[Given entries]
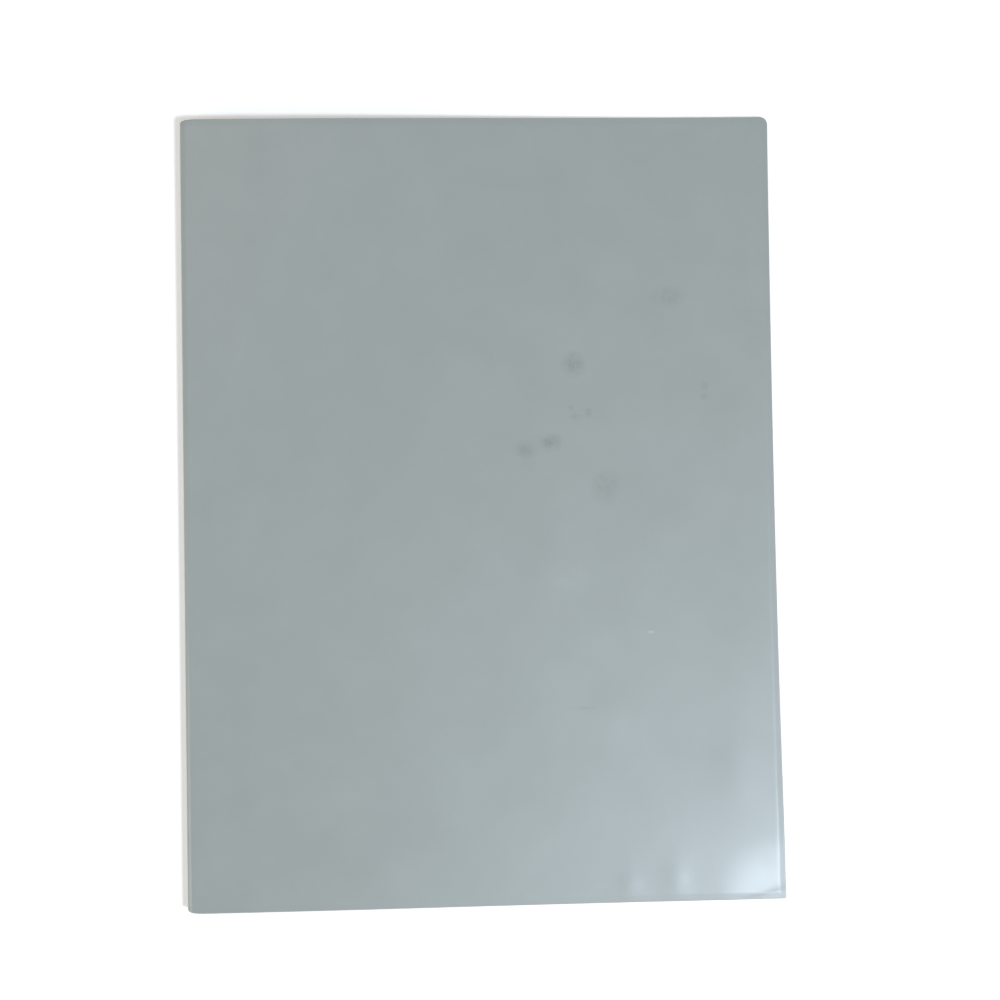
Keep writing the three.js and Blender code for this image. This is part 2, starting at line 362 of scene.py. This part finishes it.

---

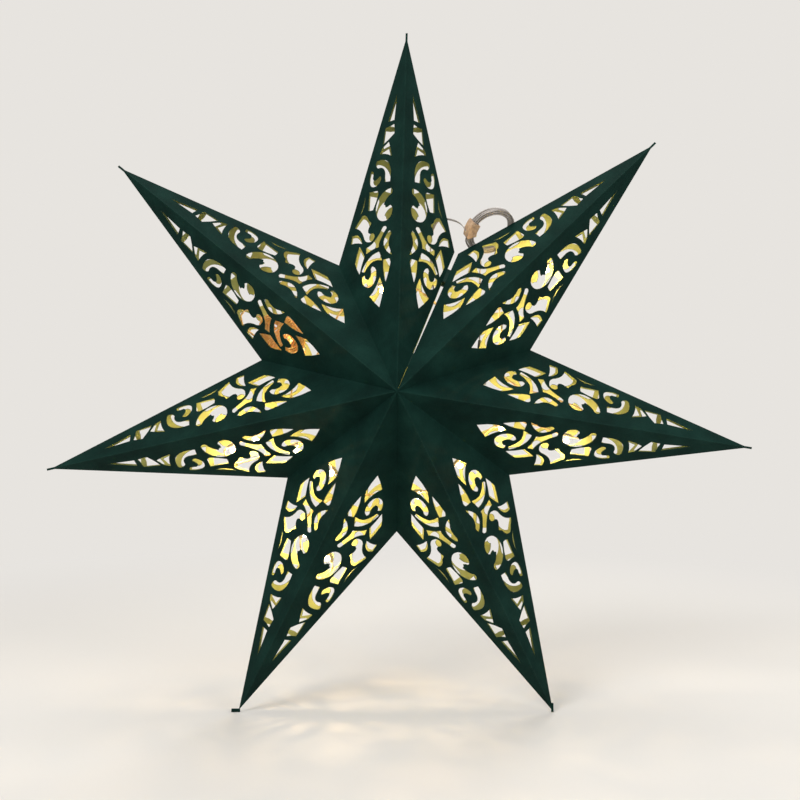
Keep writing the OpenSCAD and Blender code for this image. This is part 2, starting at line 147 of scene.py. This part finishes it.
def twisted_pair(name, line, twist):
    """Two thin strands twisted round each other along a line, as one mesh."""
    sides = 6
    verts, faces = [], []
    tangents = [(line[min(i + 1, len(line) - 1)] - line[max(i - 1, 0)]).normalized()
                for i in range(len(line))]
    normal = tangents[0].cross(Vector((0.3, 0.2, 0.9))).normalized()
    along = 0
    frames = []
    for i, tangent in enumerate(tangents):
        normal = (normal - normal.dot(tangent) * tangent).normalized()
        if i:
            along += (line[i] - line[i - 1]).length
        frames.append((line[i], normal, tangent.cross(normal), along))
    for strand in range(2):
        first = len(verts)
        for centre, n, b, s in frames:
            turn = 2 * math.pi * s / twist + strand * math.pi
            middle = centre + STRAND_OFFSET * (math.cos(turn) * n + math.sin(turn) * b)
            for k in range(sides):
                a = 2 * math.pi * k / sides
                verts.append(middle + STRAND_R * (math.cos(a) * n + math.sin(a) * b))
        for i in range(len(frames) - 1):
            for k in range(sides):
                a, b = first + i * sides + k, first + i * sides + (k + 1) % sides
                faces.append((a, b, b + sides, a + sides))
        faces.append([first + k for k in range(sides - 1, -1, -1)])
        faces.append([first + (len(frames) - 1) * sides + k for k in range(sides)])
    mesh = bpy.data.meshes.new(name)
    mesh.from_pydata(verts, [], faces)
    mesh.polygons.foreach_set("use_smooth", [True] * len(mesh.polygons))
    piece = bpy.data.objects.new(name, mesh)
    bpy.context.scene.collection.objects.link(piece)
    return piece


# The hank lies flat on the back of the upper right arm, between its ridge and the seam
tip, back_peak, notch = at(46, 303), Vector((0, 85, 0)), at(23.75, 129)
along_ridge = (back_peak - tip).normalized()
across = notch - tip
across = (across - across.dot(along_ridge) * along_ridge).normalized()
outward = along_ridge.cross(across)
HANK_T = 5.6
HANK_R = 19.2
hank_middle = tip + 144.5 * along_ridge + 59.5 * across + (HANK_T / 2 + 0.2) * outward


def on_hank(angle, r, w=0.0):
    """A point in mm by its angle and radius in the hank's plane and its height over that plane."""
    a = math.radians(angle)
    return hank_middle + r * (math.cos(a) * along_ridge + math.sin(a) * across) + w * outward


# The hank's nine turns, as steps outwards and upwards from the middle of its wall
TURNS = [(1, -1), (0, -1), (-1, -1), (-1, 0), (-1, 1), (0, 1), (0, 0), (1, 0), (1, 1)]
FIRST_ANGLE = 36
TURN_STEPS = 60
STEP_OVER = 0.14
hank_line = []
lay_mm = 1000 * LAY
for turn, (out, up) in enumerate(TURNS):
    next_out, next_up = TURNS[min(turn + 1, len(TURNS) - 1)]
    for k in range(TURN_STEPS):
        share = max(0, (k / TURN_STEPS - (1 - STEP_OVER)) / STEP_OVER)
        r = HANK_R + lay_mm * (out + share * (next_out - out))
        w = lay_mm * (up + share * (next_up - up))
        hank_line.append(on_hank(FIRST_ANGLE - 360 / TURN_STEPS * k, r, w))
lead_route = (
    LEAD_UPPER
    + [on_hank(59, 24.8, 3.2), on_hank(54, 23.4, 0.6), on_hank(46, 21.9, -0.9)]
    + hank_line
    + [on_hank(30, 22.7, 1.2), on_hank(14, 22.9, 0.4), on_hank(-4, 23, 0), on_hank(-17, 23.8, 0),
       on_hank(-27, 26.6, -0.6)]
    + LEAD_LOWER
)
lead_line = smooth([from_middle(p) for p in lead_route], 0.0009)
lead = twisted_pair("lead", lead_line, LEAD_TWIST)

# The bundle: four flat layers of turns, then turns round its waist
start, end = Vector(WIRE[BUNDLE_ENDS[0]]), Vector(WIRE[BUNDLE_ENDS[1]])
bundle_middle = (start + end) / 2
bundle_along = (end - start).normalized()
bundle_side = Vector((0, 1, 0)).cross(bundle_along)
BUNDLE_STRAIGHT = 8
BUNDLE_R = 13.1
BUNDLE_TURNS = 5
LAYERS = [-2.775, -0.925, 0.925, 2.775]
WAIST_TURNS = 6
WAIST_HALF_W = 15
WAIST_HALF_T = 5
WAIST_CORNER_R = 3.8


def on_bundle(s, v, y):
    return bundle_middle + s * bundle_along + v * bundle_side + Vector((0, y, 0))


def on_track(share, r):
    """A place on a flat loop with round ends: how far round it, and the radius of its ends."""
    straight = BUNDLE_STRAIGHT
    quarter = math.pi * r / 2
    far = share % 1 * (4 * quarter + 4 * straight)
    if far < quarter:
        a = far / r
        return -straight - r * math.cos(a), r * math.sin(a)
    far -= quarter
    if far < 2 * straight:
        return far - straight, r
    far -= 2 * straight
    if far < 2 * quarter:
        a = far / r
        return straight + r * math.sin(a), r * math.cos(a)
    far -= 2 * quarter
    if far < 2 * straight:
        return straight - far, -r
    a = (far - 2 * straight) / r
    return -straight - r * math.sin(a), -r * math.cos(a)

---

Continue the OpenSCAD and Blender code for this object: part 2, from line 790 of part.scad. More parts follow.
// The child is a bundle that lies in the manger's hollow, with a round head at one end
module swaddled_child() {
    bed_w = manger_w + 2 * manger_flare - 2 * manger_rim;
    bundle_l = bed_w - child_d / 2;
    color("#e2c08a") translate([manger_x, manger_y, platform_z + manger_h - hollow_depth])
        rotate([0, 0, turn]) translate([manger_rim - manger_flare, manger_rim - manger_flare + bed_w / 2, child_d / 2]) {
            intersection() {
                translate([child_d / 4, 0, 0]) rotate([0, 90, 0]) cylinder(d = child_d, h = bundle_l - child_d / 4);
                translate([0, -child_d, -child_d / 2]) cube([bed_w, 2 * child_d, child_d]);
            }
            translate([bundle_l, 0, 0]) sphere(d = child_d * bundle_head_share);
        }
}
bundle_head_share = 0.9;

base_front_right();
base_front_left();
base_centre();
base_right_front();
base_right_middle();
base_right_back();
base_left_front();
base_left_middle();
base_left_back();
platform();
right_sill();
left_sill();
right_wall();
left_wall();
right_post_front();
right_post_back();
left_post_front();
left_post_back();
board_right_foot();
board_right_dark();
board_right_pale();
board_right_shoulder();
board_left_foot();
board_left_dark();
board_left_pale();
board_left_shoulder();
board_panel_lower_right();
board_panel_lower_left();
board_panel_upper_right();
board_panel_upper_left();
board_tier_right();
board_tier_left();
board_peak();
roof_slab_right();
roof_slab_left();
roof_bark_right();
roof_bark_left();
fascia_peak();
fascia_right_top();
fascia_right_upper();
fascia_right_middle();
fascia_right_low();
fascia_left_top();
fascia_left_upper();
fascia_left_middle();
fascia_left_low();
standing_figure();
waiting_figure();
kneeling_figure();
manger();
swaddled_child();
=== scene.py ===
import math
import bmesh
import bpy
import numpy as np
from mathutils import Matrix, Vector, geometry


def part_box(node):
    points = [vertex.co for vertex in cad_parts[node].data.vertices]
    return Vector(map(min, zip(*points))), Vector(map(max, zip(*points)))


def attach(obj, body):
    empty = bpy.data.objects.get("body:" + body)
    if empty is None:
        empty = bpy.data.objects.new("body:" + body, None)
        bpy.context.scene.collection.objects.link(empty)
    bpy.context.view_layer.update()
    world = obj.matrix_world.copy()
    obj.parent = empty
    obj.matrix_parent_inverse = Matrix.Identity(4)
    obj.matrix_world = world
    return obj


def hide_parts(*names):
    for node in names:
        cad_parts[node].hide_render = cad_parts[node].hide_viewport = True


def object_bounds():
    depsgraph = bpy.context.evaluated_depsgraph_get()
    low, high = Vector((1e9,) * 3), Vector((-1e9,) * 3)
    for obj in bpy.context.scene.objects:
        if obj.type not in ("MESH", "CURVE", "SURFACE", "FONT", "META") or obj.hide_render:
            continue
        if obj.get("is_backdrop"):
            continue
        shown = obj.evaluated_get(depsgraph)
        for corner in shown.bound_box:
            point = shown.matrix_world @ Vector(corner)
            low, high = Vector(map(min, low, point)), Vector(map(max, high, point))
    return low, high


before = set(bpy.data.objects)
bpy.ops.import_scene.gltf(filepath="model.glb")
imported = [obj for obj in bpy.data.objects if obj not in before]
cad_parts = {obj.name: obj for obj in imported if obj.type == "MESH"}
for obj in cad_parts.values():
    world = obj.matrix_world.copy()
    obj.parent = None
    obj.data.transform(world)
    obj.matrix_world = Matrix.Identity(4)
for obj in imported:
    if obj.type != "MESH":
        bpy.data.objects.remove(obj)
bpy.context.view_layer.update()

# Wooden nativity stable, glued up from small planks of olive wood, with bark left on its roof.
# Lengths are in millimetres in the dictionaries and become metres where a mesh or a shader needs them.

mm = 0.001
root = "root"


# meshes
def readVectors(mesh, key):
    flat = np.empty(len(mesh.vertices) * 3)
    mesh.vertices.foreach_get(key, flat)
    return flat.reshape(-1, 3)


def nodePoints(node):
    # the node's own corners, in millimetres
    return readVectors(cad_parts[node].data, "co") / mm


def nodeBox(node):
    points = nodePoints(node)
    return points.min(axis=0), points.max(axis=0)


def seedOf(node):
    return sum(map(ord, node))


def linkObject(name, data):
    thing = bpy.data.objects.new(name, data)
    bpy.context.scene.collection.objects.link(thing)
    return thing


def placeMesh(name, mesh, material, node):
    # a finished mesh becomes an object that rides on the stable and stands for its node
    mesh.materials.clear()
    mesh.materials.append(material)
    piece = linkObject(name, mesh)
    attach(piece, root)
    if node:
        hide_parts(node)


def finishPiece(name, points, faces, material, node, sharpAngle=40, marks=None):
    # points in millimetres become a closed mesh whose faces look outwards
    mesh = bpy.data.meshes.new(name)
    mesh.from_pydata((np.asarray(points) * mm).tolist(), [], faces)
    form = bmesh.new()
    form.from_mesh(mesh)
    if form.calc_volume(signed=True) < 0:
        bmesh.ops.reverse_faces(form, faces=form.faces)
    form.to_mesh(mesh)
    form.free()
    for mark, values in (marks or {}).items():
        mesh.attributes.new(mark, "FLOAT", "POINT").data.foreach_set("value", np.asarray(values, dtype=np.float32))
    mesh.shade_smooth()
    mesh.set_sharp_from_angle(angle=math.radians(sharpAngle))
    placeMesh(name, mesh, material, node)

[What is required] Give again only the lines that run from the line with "obj.data.transform(world)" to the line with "return sum(map(ord, node))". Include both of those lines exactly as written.

[Written answer]
    obj.data.transform(world)
    obj.matrix_world = Matrix.Identity(4)
for obj in imported:
    if obj.type != "MESH":
        bpy.data.objects.remove(obj)
bpy.context.view_layer.update()

# Wooden nativity stable, glued up from small planks of olive wood, with bark left on its roof.
# Lengths are in millimetres in the dictionaries and become metres where a mesh or a shader needs them.

mm = 0.001
root = "root"


# meshes
def readVectors(mesh, key):
    flat = np.empty(len(mesh.vertices) * 3)
    mesh.vertices.foreach_get(key, flat)
    return flat.reshape(-1, 3)


def nodePoints(node):
    # the node's own corners, in millimetres
    return readVectors(cad_parts[node].data, "co") / mm


def nodeBox(node):
    points = nodePoints(node)
    return points.min(axis=0), points.max(axis=0)


def seedOf(node):
    return sum(map(ord, node))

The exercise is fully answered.